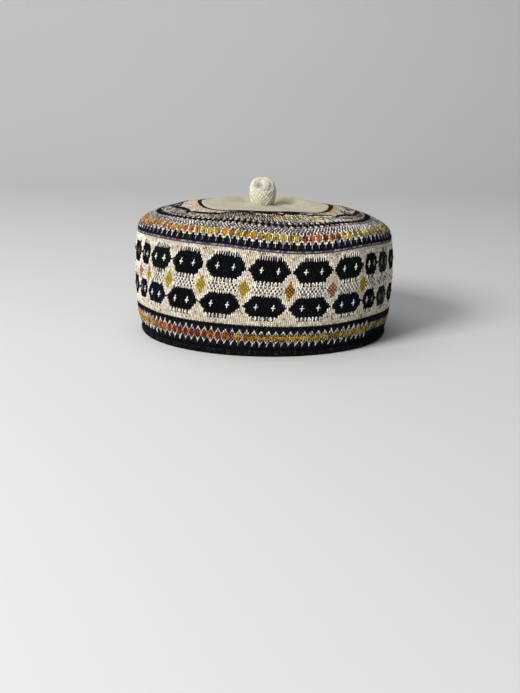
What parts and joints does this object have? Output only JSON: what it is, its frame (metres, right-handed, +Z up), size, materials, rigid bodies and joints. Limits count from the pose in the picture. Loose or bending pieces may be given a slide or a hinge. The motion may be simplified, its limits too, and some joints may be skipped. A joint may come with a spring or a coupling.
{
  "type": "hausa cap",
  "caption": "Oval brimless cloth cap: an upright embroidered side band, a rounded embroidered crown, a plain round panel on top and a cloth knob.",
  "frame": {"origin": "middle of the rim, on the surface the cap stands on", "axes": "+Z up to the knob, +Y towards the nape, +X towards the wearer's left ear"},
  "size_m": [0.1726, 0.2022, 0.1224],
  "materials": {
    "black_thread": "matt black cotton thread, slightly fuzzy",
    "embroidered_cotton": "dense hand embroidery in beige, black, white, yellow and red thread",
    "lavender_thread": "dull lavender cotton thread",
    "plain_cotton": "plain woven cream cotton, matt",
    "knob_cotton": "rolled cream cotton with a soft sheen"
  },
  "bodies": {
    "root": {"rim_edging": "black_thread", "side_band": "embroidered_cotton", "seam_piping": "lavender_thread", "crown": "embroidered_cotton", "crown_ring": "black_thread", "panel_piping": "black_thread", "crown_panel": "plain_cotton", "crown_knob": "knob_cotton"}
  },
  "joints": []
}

* * *

▶ [Objective]: Work out how many lines of the data above contain the string "frame" and give the number alone.

▶ [Full output]: 2